2. Activate RAW recording
Although this is usually the case in Pro mode, you should make sure that HDR mode is turned off and RAW mode is enabled. The HDR mode can be used to ghost moving subjects, and RAW shots offer much greater color depth and dynamics. To get the most out of your RAW files, however, you need to use a special app or software called a RAW converter.
We have already dealt with RAW photos and smartphones elsewhere.
3. The correct shutter speed
In Pro mode on your smartphone, you’ll be confronted with a variety of parameters. The decisive factor here is the shutter speed. It determines how many effects are ultimately visible in the photo. With a very short shutter speed you will only see single dots of the fireworks on the picture. Only exposure times in the range from one second up to several seconds show beautiful traces of light.
However, there is also a sensible upper limit here: too long shutter speeds cause a photo to be overloaded with traces of light. Exposure times between one and eight seconds usually provide beautiful results.
4. Lowest ISO sensitivity
The ISO value determines how sensitively the camera sensor is read. Here you should set the lowest value that the smartphone offers, usually ISO 50 or ISO 100, but also lower. The light effects are very bright and are otherwise completely over-illuminated. If you have a smartphone with iris diaphragm like the Samsung Galaxy S10, then set the f-number to as high a value as possible, in this case F2.4.
If you are completely fancy, you can limit the amount of light entering the lens with the help of a special ND filter for smartphones.
5. Manual focus on infinity
The next aspect is the focus, which you can also set manually in the Pro modes. Sets it to the setting “infinite”, often marked by a mountain. This ensures that the camera app is focused on distant subjects for every photo. Just don’t forget to undo this setting after the fireworks photos, because otherwise, for example, all portraits become blurred.

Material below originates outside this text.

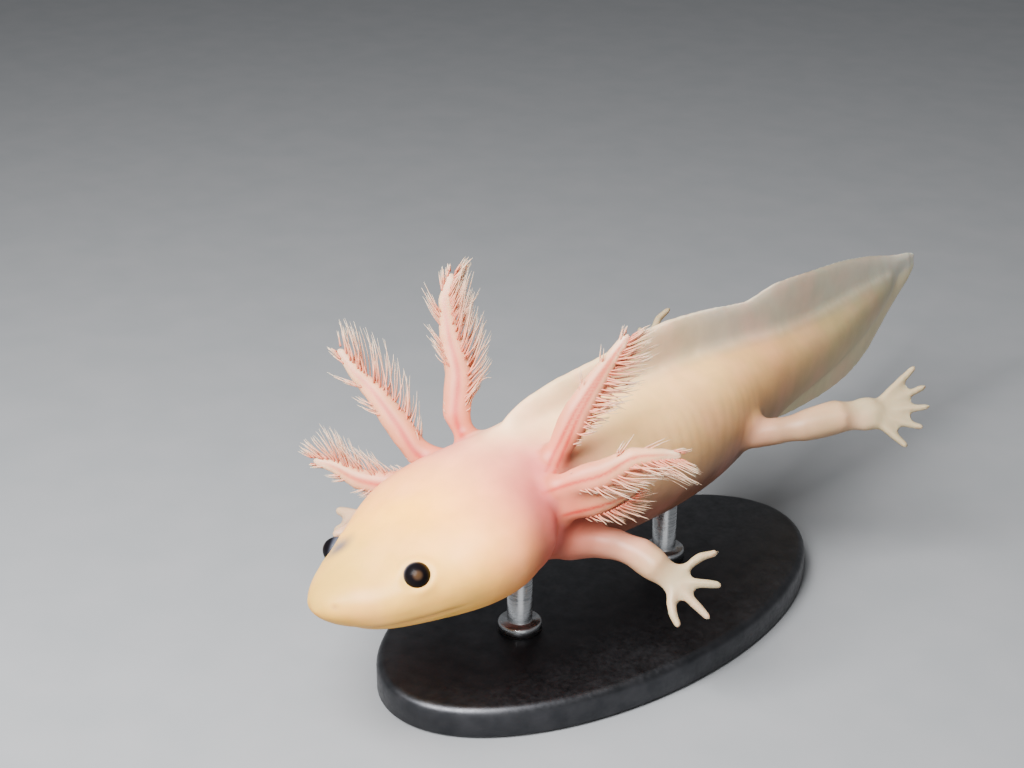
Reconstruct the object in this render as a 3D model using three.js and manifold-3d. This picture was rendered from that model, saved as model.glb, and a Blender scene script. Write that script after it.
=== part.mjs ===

6. White balance in daylight
For the white balance I would also recommend a manual setting, namely for daylight or about 5000K to 5500K, if your camera app allows you to set a certain color temperature. After (hopefully) photographing RAW, you can adjust the white balance later.
The right timing decides!
After all, the right timing is very important for successful fireworks photos. Usually you see the ball bombs etc. rise as a glowing track into the sky – then it takes about half a second until the effect explodes. So this would be just the right moment to take the picture.
By the way, you can also practice the right timing: play a fireworks video on your computer or television and try to photograph it. This gives you a feel for how different shutter speeds affect the final image. To avoid reflections, you should practice in a dark room.
Avoiding camera shakes
Even if you are using a tripod, there is a risk of camera shake: when you press the shutter button with your finger. This can usually be avoided by using the two-second self-timer, but due to the critical timing, this is not particularly practical.
I would therefore recommend that you simply use a cable headset. Usually you can use the buttons attached here to trigger the camera app of your smartphone. If this does not work, you may have to set your camera app to allow the volume keys to be used to trigger the photo.
No manual mode – what now?
Is this all way too complicated for you? Or the manual mode allows only very short shutter speeds? Then modes with names like “Light Trace”, “Long Exposure” or the like can help. Just browse through the camera app of your smartphone to see which options are available to you.
By the way, the above-mentioned tips are not only suitable for the photography of fireworks, but also for light painting, for example, or to transform cars passing by in a city photo into long traces of light. And I’m sure you’ll find more scenarios!
If you have any more tips for fireworks photos or any kind of feedback, I’m looking forward to your comments. Apart from that, all I can say is: Have fun with the New Year’s fireworks, watch your fins and slide well into the new year!